Task brief - Restate word for word the lines that begin the listing and end with the line holding "heap.slab([(x0, y0), (x1, y0), (x1, y1), (x0, y1)], low, high)".

Information shown -
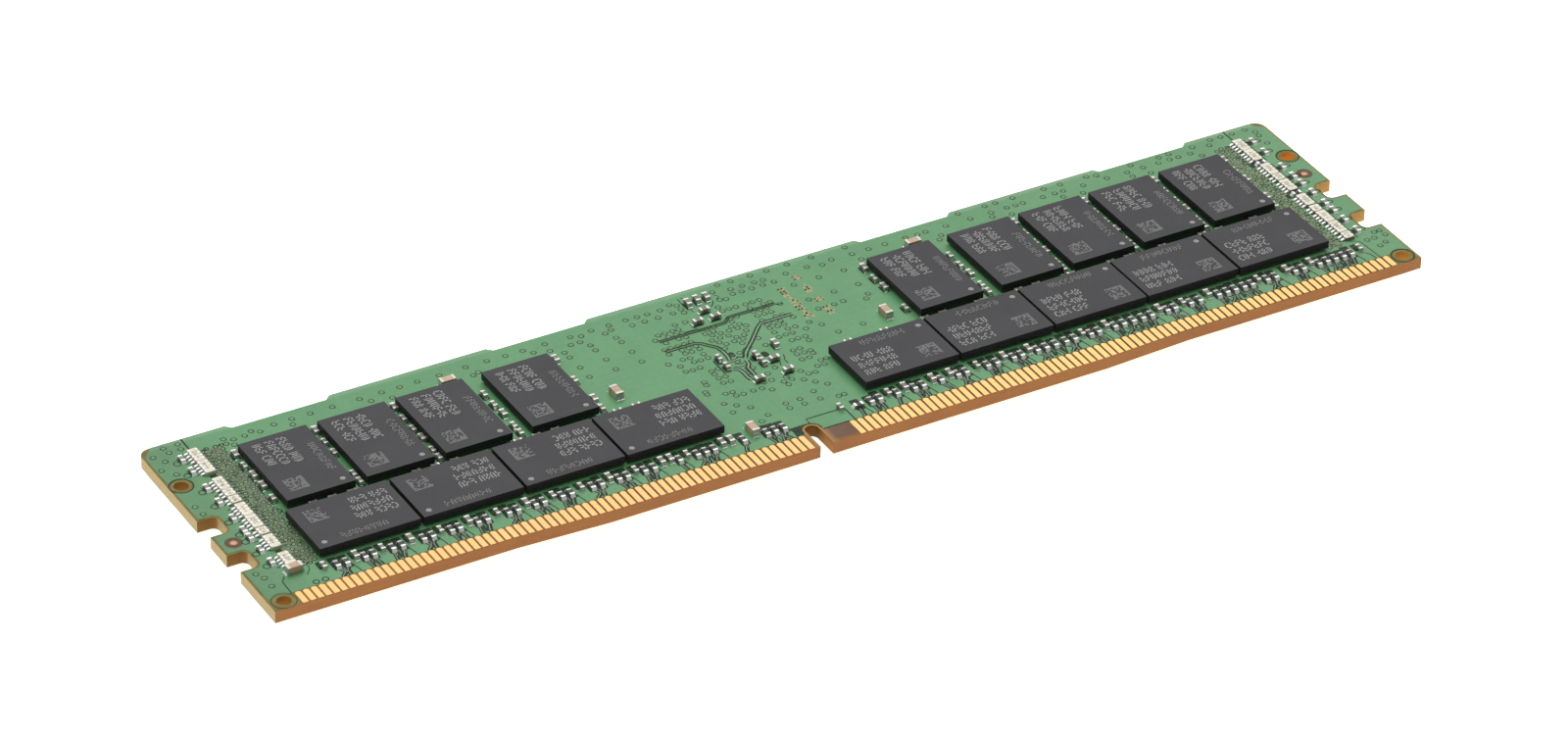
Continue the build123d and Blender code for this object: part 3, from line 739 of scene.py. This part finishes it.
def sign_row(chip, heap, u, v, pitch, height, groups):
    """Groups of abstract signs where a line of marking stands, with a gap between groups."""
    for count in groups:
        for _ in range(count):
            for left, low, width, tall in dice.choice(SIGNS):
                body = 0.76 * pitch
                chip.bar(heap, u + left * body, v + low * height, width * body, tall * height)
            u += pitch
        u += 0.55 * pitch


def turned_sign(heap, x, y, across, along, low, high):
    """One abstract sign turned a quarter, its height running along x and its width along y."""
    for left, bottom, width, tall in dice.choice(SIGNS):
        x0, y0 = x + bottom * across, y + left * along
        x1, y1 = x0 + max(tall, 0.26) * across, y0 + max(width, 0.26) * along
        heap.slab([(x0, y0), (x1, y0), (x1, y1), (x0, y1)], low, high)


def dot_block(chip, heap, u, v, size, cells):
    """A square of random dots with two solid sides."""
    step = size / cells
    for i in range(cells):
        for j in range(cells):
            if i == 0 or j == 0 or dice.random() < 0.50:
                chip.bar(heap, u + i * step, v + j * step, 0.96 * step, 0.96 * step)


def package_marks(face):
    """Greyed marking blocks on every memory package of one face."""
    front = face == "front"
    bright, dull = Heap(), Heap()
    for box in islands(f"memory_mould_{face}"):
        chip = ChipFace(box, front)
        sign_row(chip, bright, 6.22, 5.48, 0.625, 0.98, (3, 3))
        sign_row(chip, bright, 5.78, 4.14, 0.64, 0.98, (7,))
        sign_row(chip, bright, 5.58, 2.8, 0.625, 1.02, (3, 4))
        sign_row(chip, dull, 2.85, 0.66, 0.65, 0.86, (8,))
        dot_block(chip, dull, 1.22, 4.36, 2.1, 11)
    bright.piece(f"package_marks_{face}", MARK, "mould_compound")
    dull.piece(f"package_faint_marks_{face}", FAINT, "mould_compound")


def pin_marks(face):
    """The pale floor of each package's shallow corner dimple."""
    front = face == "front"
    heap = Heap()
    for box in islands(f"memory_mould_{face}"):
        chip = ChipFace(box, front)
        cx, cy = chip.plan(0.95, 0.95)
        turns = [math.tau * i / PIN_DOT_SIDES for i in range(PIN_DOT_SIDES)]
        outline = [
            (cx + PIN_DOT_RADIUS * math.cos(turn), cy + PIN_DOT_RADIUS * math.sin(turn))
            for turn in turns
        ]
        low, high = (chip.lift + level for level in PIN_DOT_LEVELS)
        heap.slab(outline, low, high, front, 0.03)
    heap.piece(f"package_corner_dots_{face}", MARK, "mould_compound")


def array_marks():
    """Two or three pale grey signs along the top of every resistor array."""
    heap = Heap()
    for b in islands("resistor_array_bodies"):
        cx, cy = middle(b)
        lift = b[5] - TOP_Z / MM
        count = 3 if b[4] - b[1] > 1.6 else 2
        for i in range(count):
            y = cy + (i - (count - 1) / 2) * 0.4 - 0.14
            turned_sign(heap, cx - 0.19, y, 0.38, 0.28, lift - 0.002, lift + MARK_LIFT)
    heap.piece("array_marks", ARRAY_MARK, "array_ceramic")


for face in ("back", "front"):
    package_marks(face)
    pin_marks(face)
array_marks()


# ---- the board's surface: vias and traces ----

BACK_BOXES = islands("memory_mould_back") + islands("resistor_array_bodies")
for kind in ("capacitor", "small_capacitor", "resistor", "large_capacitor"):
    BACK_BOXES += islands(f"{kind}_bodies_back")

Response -
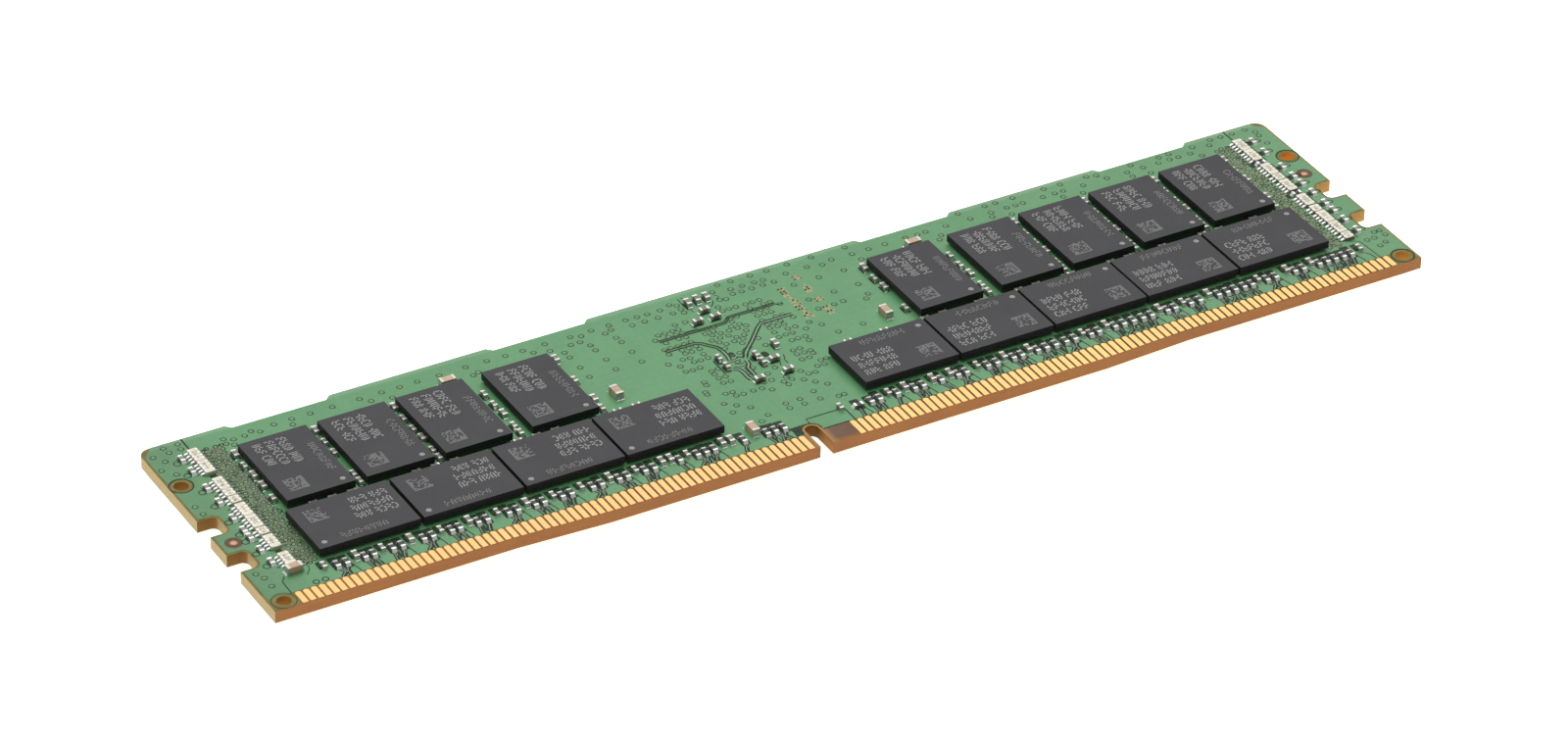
Continue the build123d and Blender code for this object: part 3, from line 739 of scene.py. This part finishes it.
def sign_row(chip, heap, u, v, pitch, height, groups):
    """Groups of abstract signs where a line of marking stands, with a gap between groups."""
    for count in groups:
        for _ in range(count):
            for left, low, width, tall in dice.choice(SIGNS):
                body = 0.76 * pitch
                chip.bar(heap, u + left * body, v + low * height, width * body, tall * height)
            u += pitch
        u += 0.55 * pitch


def turned_sign(heap, x, y, across, along, low, high):
    """One abstract sign turned a quarter, its height running along x and its width along y."""
    for left, bottom, width, tall in dice.choice(SIGNS):
        x0, y0 = x + bottom * across, y + left * along
        x1, y1 = x0 + max(tall, 0.26) * across, y0 + max(width, 0.26) * along
        heap.slab([(x0, y0), (x1, y0), (x1, y1), (x0, y1)], low, high)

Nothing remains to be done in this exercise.